Yesterday we walked to the Old City about 25 minutes away, and they have dedicated boulevards for just trams and pedestrians, so it was a pleasant walk. Viewing the wall as we approached was surreal and we strolled the entire perimeter, passed by all the eight gates, and absorbed as much of the history as our minds could handle. Seeing the Dome of the Rock, Damascus and Lion’s Gate, and walking into what is reputably the site of the Last Supper and King David’s Tomb, was a lot to take in. Kathleen and I took lots of pictures but we both agreed that they do not come close to capturing the feel and the presence that we felt. We intentionally did not go INSIDE the walls since that is a day in itself, but will do that this week. Inside is the Western Wall, the Church of the Holy Sepulcre, the site of the burial and resurrection of Jesus, and much more.

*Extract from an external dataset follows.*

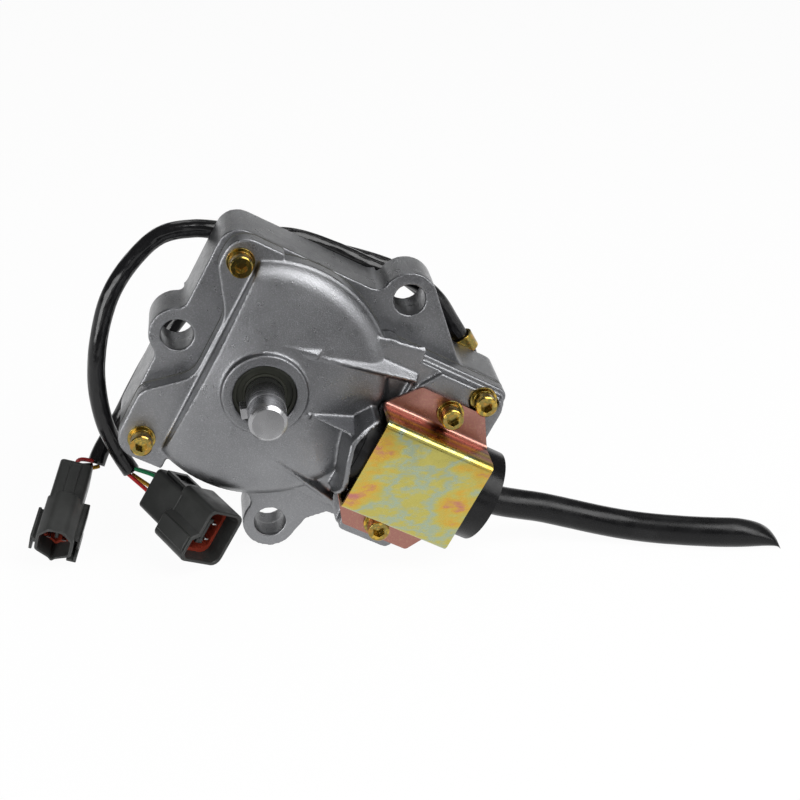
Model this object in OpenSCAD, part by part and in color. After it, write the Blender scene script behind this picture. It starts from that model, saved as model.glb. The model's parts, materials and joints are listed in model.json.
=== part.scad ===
// Throttle motor: a worm-geared motor drive with a lever shaft, a domed cover and three ears.
// Row frame: X right, Y back towards the surface it is bolted to, Z up. The origin lies on the
// output shaft's axis, at the middle of the lever seat. The casting is laid out in a drive frame:
// u along the motor, n across it, s forward out of the ear plane. place() sets it in the row frame.

/* [Layout] */
// Tilt of the motor axis below horizontal, in degrees
drive_tilt = 28.4; // [24:0.1:32]
// Distance of the lever seat in front of the ear plane
seat_s = 45; // [44:0.5:48]

/* [Output shaft] */
// Diameter of the output shaft
shaft_d = 17; // [15:0.5:18]
// Distance of the shaft's end in front of the ear plane
shaft_end_s = 55.4; // [53:0.1:60]
// Diameter of the lever seat on the shaft's end
lever_seat_d = 16.6; // [14:0.1:16.8]
// Distance of the lever seat's shoulder in front of the ear plane
lever_seat_s = 42.5; // [42:0.1:44]
// Chamfer on the shaft's end
shaft_chamfer = 1.5; // [0.5:0.1:2]
// Diameter of the rear journal
journal_d = 12; // [10:0.5:13]
// Width of the key along the rim
key_w = 5; // [3:0.5:6]
// Height of the key above the shaft
key_proud = 2.6; // [1.5:0.1:3]
// Length of the key along the shaft
key_len = 8; // [6:0.5:10]
// Distance of the key's near end in front of the ear plane
key_s = 33; // [30:0.5:34]

/* [Case] */
// Depth of the rear housing behind the ear plane
case_depth = 30; // [28:0.5:34]
// Thickness of the back wall
back_wall = 4; // [3:0.5:5]
// Radius of the round gear chamber outside
dome_r = 57.2; // [56:0.1:58.5]
// Wall thickness of the cover
cover_wall = 3; // [2.5:0.1:3.5]
// Left flat side of the dome, from the shaft axis
chord_u = -26; // [-27:0.5:-25]
// Right inner wall of the gear chamber
chamber_end_u = 41; // [40.5:0.1:41.5]
// Right end of the motor arm
arm_end_u = 104.5; // [102:0.5:108]
// Upper edge of the motor arm
arm_top_n = 42.2; // [41.5:0.1:43]
// Lower edge of the motor arm
arm_low_n = -24; // [-26:0.5:-22]
// Straight top edge of the case
case_top_n = 57; // [56.5:0.1:58]
// Straight left edge of the case, above the left ear
case_left_u = -44.3; // [-45:0.1:-43.5]
// Straight left edge of the case, below the left ear
case_foot_u = -46.5; // [-47:0.1:-46]
// Lower left corner of the case
case_low_n = -59; // [-60:0.5:-58]

/* [Mounting ears] */
// Centre of the left ear (u, n)
ear_left = [-41.8, 0]; // [-43:0.1:1]
// Centre of the right ear (u, n)
ear_right = [44.1, 59.5]; // [40:0.1:62]
// Centre of the bottom ear (u, n)
ear_bottom = [37.3, -67.1]; // [-70:0.1:40]
// Outer radius of an ear
ear_r = 12.7; // [12:0.1:13.5]
// Thickness of an ear
ear_thick = 24; // [20:0.5:26]
// Diameter of the machined bolt hole
ear_hole_d = 14.5; // [12:0.1:15]
// Depth of the machined bolt hole
ear_hole_len = 12; // [10:0.5:16]
// Diameter of the cast core behind the bolt hole
ear_core_d = 15.8; // [15.4:0.1:17]

/* [Front cover] */
// Thickness of the gasket
gasket_t = 0.8; // [0.5:0.1:1.2]
// Height of the flange face above the ear plane
flange_s = 9; // [8:0.5:10]
// Height of the bracket pads above the ear plane
pad_s = 14.4; // [14:0.1:15]
// Height of the arm's middle step above the ear plane
step_s = 12; // [11:0.1:13]
// Radius of the dome's shoulder
shoulder_r = 12; // [10:0.5:13]
// Slope of the dome's face, in degrees
dome_slope = 14; // [12:0.5:16]
// Outside diameter of the shaft boss
boss_d = 38; // [36:0.5:40]
// Height of the shaft boss above the ear plane
boss_s = 26.5; // [26:0.1:28]
// Outer radius of the motor hood
hood_r = 25; // [24.6:0.1:25.5]
// Height of the raised collar along the hood's rim
collar_h = 1.2; // [0.8:0.1:2]
// Width of the raised collar
collar_w = 4.6; // [3:0.1:6]

/* [Bearings and seal] */
// Outer diameter of the front bearing
bearing_od = 26; // [25:0.5:27]
// Width of the front bearing
bearing_w = 5; // [4.5:0.1:5]
// Height of the front bearing's rear face
bearing_s = 14.2; // [14:0.1:14.4]
// Diameter of a ball
ball_d = 2.6; // [2.4:0.1:2.7]
// Number of balls
ball_count = 14; // [10:1:16]
// Outer diameter of the dust seal
seal_d = 28; // [27:0.5:29]
// Thickness of the dust seal
seal_t = 4.5; // [3.5:0.1:4.7]
// Wall of the rear bush
bush_wall = 2; // [1.5:0.1:2.5]
// Radial clearance of pieces that are seated in each other
seat_gap = 0.02; // [0.01:0.01:0.05]
// Radial clearance of turning shafts
run_gap = 0.05; // [0.03:0.01:0.09]

/* [Gears] */
// Module of all gears
gear_module = 1; // [0.99:0.001:1.01]
// Teeth of the worm wheel
wheel_teeth = 22; // [22:1:22]
// Teeth of the pinion
pinion_teeth = 14; // [14:1:14]
// Teeth of the output gear
output_teeth = 42; // [42:1:42]
// Teeth of the sensor gear
sensor_teeth = 24; // [24:1:24]
// Tooth play along the pitch line
backlash = 0.3; // [0.2:0.01:0.35]
// Pitch radius of the worm
worm_r = 3.4; // [3.3:0.01:3.5]
// Length of the worm thread
worm_len = 18; // [16:0.5:18]
// Thickness of the worm wheel
wheel_t = 3.6; // [3:0.1:4]
// Thickness of the output gear
output_gear_t = 6; // [5:0.1:6.2]
// Height of the output gear's rear face
output_gear_s = 1.5; // [1.2:0.1:1.6]
// Thickness of the sensor gear
sensor_gear_t = 5; // [4:0.1:5.5]
// Diameter of the fixed gear pin
gear_pin_d = 5; // [4:0.1:5.5]
// Diameter of the position sensor's body
sensor_d = 26; // [24:0.5:27]

/* [Motor] */
// Distance of the motor axis above the shaft axis, across the arm
motor_n = -7.7; // [-8:0.1:-7.4]
// Height of the motor axis above the ear plane
motor_s = 12.8; // [12.7:0.1:12.9]
// Outer diameter of the motor can
can_d = 41.8; // [40:0.1:42]
// Wall of the motor can
can_wall = 1.4; // [1:0.1:2]
// Thickness of the black sleeve
sleeve_t = 0.8; // [0.5:0.1:1]
// Near end of the motor
motor_front_u = 44.7; // [44.6:0.1:45]
// Far end of the sleeve
motor_end_u = 117; // [112:0.5:122]
// Diameter of the motor shaft
motor_shaft_d = 5; // [4:0.1:5]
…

As we left the Old Town and returned to our apartment we noticed that almost all businesses were closed, and that was a little past 3:00 p.m. We knew that things close at sunset for Shabbat, but most close much earlier, so we had to scramble to get some dinner and food supplies for the following day. Our AirBNB host invited us to Shabbat dinner this afternoon so that will be very special and demonstrates the kindness of people we have met all over the world.
The city is a true magnet for Christians, Muslims, and Jews, and of all the places we have visited over our travels, this is unique in many ways. More to come.
Feb 1, 2023: Jerusalem
Here in Israel, and surely here in Jerusalem, Shabbat, their Sabbath, which starts Friday night at sundown and continues till Saturday at sundown, is taken very seriously. This is the only place we have been to that is ruled by religion, and starting from Friday night everything shuts down. Businesses are closed, no public transportation, and no cars on the street. There are some exceptions, but its eerie quiet and except for not having access to restaurants, grocery stores, or coffee shops, its kind of refreshing. We walked through the normally bustling marketplace/ bazaar, and instead of stands with products displayed, we were able to view the graffiti on the metal doors in front of them. The citizens spend the day at home with family and enjoy a Shabbat dinner after sunset on Saturday when all returns to normal.
We did find the Israel Museum open and found it fascinating. I am drawn towards ancient history and archaeology museums, and this one had displays starting way back, 10,000 BCE, with exhibits showing everything that happened after that. They also had something that is iconic and something I never thought I’d see: The Dead Sea Scrolls.
These scrolls were written mostly on animal hide between 300BCE-100AD and document Jewish and Hebrew manuscripts that were incorporated into the Bible. They were discovered inside caves between 1946-1956, and at the time their historical significance was not fully understood and they were sold multiple times for peanuts. The clay jars that held them protected them from the elements (somewhat), but it wasn’t until technology allowed them to be unfurled and studied under specialized scopes that they were able to decipher them. Some of the text is in Hebrew, some in Aramaic, and almost every chapter of the Old Testament is incorporated into the Scrolls. The room that holds them is very classy and in the middle was a large circular display case with the scrolls behind glass, but we found out that these were copies, and the REAL ones were in smaller cases around the room.
No question, this was a visit that stood out from many others and there is still so much to see here.